From the [detailed March *Inside Higher Ed* story on Coursera's planned IPO](https://www.insidehighered.com/news/2021/03/09/coursera-ipo-filing-reveals-company-successfully-monetizing-moocs):

> Although it is still possible to audit many Coursera courses for free, the company has evolved significantly since its early days as a provider of massive open online courses, or MOOCS. The platform’s combination of paid nondegree certificates, stackable degrees and professional credentials has forged a company with an estimated value of between $2.4 billion and $5 billion.

> "Wall Street is desperately seeking high-growth, consumer-based businesses like what Coursera has become," [Daniel] Pianko said. "Massive eyeballs with a repeatable, freemium model drives the types of lofty valuations that the Coursera IPO achieves."

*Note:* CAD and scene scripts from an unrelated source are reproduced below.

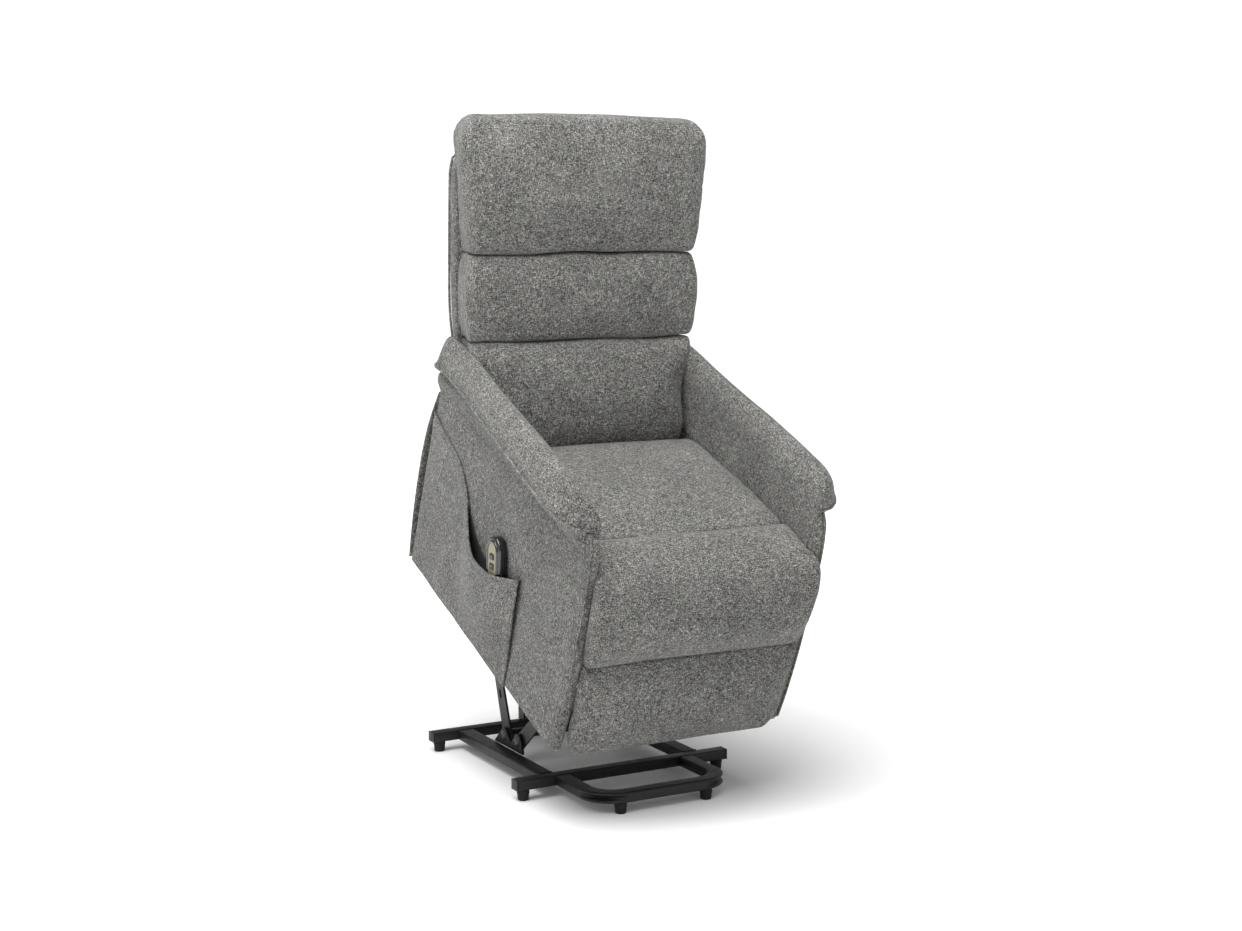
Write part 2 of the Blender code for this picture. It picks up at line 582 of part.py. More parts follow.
# ---- footrest ----------------------------------------------------------------------------------
def footrest(chair):
    """Board and two pads, hinged at the front edge of the seat, and the bars that push them."""
    hinge = make_empty("footrest_hinge", (0, -FOOT_HINGE[0], FOOT_HINGE[1]), 0, chair)
    back, skin = 0.745 - FOOT_HINGE[0], 0.757 - FOOT_HINGE[0]
    board = prism("footrest_board", [(back, 0.012 - FOOT_HINGE[1]), (skin - GAP, 0.012 - FOOT_HINGE[1]),
                                     (skin - GAP, 0.352 - FOOT_HINGE[1]), (back, 0.352 - FOOT_HINGE[1])],
                  -0.235, 0.235, WOOD, hinge)
    soften(board, 0.002, 1)
    upper = [(0.757, 0.225), (0.757, 0.372), (0.785, 0.3745), (0.797, 0.360), (0.806, 0.320),
             (0.806, 0.265), (0.797, 0.226), (0.780, FOOT_SEAM + 0.003)]
    lower = [(0.757, 0.222), (0.776, FOOT_SEAM - 0.001), (0.790, 0.198), (0.797, 0.150), (0.793, 0.070),
             (0.782, 0.008), (0.768, -0.012), (0.757, -0.010)]
    for name, outline in (("footrest_upper_pad", upper), ("footrest_lower_pad", lower)):
        placed = [(forward - FOOT_HINGE[0], up - FOOT_HINGE[1]) for forward, up in outline]
        half = FOOT_HALF_WIDTH - GAP
        soften(prism(name, placed, -half, half, FABRIC, hinge), 0.006, 2)

    swing = make_empty("footrest_bar_pivot", (0, -BAR_PIVOT[0], BAR_PIVOT[1]), -BAR_ANGLE, chair)
    at_board = (0, FOOT_HINGE[0] - BOARD_PIVOT[0], BOARD_PIVOT[1] - FOOT_HINGE[1])
    push = make_empty("board_bar_pivot", at_board, -BOARD_BAR_ANGLE, hinge)
    hole = circle((0, 0), BOLT_RADIUS + GAP)
    for side, sign in (("left", 1), ("right", -1)):
        plate(f"footrest_bar_{side}", link_outline(BAR_LENGTH, 0.012, 0.010), PLATE,
              sign * UPPER_LINK_X, STEEL, swing, [hole])
        plate(f"board_bar_{side}", link_outline(BOARD_BAR_LENGTH, 0.0045, 0.010), PLATE,
              sign * LOWER_LINK_X, STEEL, push)


# ---- handset -----------------------------------------------------------------------------------
def rounded_outline(width, height, corner, steps=6):
    """A rounded rectangle in (forward, up)."""
    x, y = width / 2 - corner, height / 2 - corner
    return (arc((x, y), corner, 0, 90, steps) + arc((-x, y), corner, 90, 180, steps)
            + arc((-x, -y), corner, 180, 270, steps) + arc((x, -y), corner, 270, 360, steps))


def handset(chair):
    """Case, face plate and two buttons, standing in the pocket."""
    thick, width, height = HANDSET_SIZE
    frame = make_empty("handset_slide", (HANDSET_X, -HANDSET[0], HANDSET[1]), -HANDSET_LEAN, chair)
    case = prism("handset_case", rounded_outline(width, height, HANDSET_CORNER), thick / 2, -thick / 2 + 0.0022,
                 PLASTIC, frame)
    soften(case, 0.004, 2)
    surface = -thick / 2 + 0.0022
    raised = 0.012
    buttons = {"button_up": 0.0105, "button_down": -0.0105}
    half_width, half_height = 0.0095, 0.0065
    holes = []
    for offset in buttons.values():
        hole = rounded_outline(2 * half_width + 0.001, 2 * half_height + 0.001, 0.003, 2)
        holes.append([(forward, up + offset + raised) for forward, up in hole])
    plate("handset_face", rounded_outline(width - 0.016, height - 0.020, 0.0215, 5), 0.0012,
          surface - 0.0006 - GAP, FACE, frame, holes)
    for name, offset in buttons.items():
        outline = rounded_outline(2 * half_width, 2 * half_height, 0.0025, 2)
        placed = [(forward, up + offset + raised) for forward, up in outline]
        prism(name, placed, surface - 0.0013, surface - 0.0034, PLASTIC, frame)


# ---- the whole chair ---------------------------------------------------------------------------
cross_bars()
side_rails()
front_loop()
feet()
base_brackets()
actuator_bracket()
lift_drive(lift_linkage())

CHAIR = make_empty("chair_frame", base_point(*CHAIR_CORNER), TILT)
seat_frame(CHAIR)
side_panels(CHAIR)
arm_pads(CHAIR)
seat_cushion(CHAIR)
rear_skirt(CHAIR)
side_pocket(CHAIR)
back_rest(CHAIR)
footrest(CHAIR)
handset(CHAIR)
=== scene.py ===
"""Looks of the lift recliner chair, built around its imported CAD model.

Chair frame: x is the world's X, f is forward from the lower rear corner of the side panels
and u is up from it, as the chair stands when it is lowered. Back frame: n is out of the
outer shell's rear face and h is up along it, from the recline hinge.
"""
import json
import math

import bmesh
import bpy
import numpy as np
from mathutils import Matrix, Vector, noise


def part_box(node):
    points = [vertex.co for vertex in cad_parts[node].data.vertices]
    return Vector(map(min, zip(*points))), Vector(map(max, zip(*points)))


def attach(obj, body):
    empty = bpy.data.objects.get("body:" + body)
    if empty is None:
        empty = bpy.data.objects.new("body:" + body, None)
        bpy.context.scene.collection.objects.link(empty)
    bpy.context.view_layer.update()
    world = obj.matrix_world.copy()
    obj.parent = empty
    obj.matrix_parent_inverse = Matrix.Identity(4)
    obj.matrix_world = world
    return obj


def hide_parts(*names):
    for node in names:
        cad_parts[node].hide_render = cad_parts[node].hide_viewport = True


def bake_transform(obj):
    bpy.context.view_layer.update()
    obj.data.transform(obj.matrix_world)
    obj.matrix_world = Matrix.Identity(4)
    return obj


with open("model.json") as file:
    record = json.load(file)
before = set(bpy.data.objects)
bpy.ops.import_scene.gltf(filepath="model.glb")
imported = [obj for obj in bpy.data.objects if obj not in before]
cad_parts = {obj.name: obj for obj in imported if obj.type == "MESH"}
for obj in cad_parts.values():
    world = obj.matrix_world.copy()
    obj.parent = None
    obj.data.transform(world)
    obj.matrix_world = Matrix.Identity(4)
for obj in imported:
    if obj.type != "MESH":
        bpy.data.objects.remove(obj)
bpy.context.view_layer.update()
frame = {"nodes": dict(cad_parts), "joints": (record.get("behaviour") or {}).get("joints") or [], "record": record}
NODES = frame["nodes"]
JOINTS = {joint["name"]: joint for joint in frame["joints"]}

# ---- the chair's own axes, placed by its joints ------------------------------------------------
TILT = math.radians(22.3)
BACK_LEAN = math.radians(20.0)
RECLINE_HINGE = (0.030, 0.400)
_hinge = Vector(JOINTS["backrest_recline"]["pos_m"])
FORWARD = Vector((0, -math.cos(TILT), -math.sin(TILT)))
UP = Vector((0, -math.sin(TILT), math.cos(TILT)))
ORIGIN = _hinge - FORWARD * RECLINE_HINGE[0] - UP * RECLINE_HINGE[1]


def chair_points(points):
    """World places of an array of (x, f, u)."""
    points = np.asarray(points, float)
    base = points[..., 1:2] * np.array(FORWARD) + points[..., 2:3] * np.array(UP) + np.array(ORIGIN)
    base[..., 0] += points[..., 0]
    return base


def back_points(points):
    """World places of an array of (x, n, h)."""
    points = np.asarray(points, float)
    x, n, h = points[..., 0], points[..., 1], points[..., 2]
    f = RECLINE_HINGE[0] + n * math.cos(BACK_LEAN) - h * math.sin(BACK_LEAN)
    u = RECLINE_HINGE[1] + n * math.sin(BACK_LEAN) + h * math.cos(BACK_LEAN)
    return chair_points(np.stack([x, f, u], axis=-1))


def to_chair(world):
    """(x, f, u) of an array of world points."""
    offset = np.asarray(world, float) - np.array(ORIGIN)
    return np.stack([offset[:, 0], offset @ np.array(FORWARD), offset @ np.array(UP)], axis=-1)


def to_back(world):
    """(x, n, h) of an array of world points."""
    local = to_chair(world)
    f, u = local[:, 1] - RECLINE_HINGE[0], local[:, 2] - RECLINE_HINGE[1]
    n = f * math.cos(BACK_LEAN) + u * math.sin(BACK_LEAN)
    h = -f * math.sin(BACK_LEAN) + u * math.cos(BACK_LEAN)
    return np.stack([local[:, 0], n, h], axis=-1)


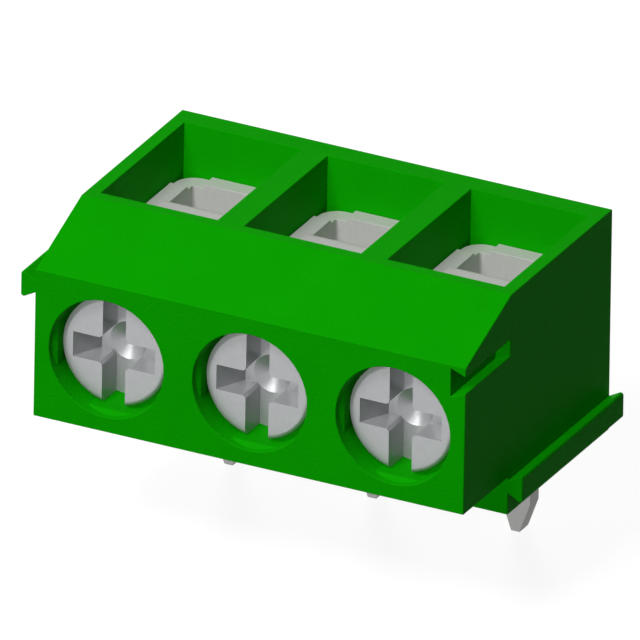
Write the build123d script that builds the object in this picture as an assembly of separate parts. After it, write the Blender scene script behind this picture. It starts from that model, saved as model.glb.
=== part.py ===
from build123d import *
import os

# PCB screw terminal block, three poles in a row, in millimetres.
# X runs along the row, Y to the back, Z up. The origin is the middle solder pin's
# centre on the board's surface, so the pins' row is Y = 0 and the board is Z = 0.
# Wires go in from the top, screws are turned from the front, pins point down.

# Row
POLES = 3
PITCH = 5.0

# Housing, outside
END_WALL = 0.46             # outer chamber to the end of the block
PIN_TO_FRONT = 9.0          # pins' row to the front face
PIN_TO_BACK = 1.1           # pins' row to the back face
BLOCK_HEIGHT = 7.6          # board to the top face
FRONT_LIFT = 1.3            # board to the underside of the front part
CHAMFER_DEPTH = 3.13        # front face to the top face
CHAMFER_HEIGHT = 1.25       # top face to the front face's upper edge
FOOT_DEPTH = 7.0            # back face to the front of the foot on the board

# Chambers, open at the top as wire windows
CHAMBER_FRONT_WALL = 3.55   # front face to the chamber
CHAMBER_FLOOR = 1.65        # board to the chamber's floor
CAGE_SIDE_GAP = 0.04        # chamber wall to the cage, at each side
CAGE_BACK_GAP = 0.03        # chamber wall to the cage, behind it
CAGE_FRONT_GAP = 0.05       # chamber wall to the cage, before it
PIN_SLOT_GAP = 0.03         # floor to the pin, all round

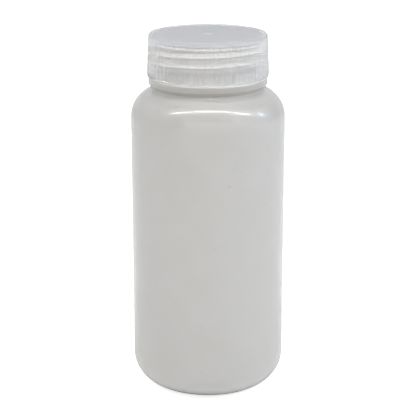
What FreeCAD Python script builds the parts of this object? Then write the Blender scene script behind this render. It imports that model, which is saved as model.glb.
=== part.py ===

The IPO has since [come and gone](https://www.nasdaq.com/articles/is-ipo-stock-coursera-a-buy-2021-06-10), with the Coursera market value hovering just above the larger number. The [*Inside Higher Ed* piece](https://www.insidehighered.com/news/2021/03/09/coursera-ipo-filing-reveals-company-successfully-monetizing-moocs) helps explain why the many-pivoted, money-losing firm has won investor faith:

> Coursera reported that its average acquisition cost per student for online degree programs was under $2,000 for the two years ending in December. That figure is impressively low, said [Sean] Gallagher, [a Northwestern higher ed prof].

> "Based on the financial details in the [IPO] filing, it looks like there are some real efficiencies in their ability to acquire customers,” he said.

Expect more desparate Wall Street seeking to come.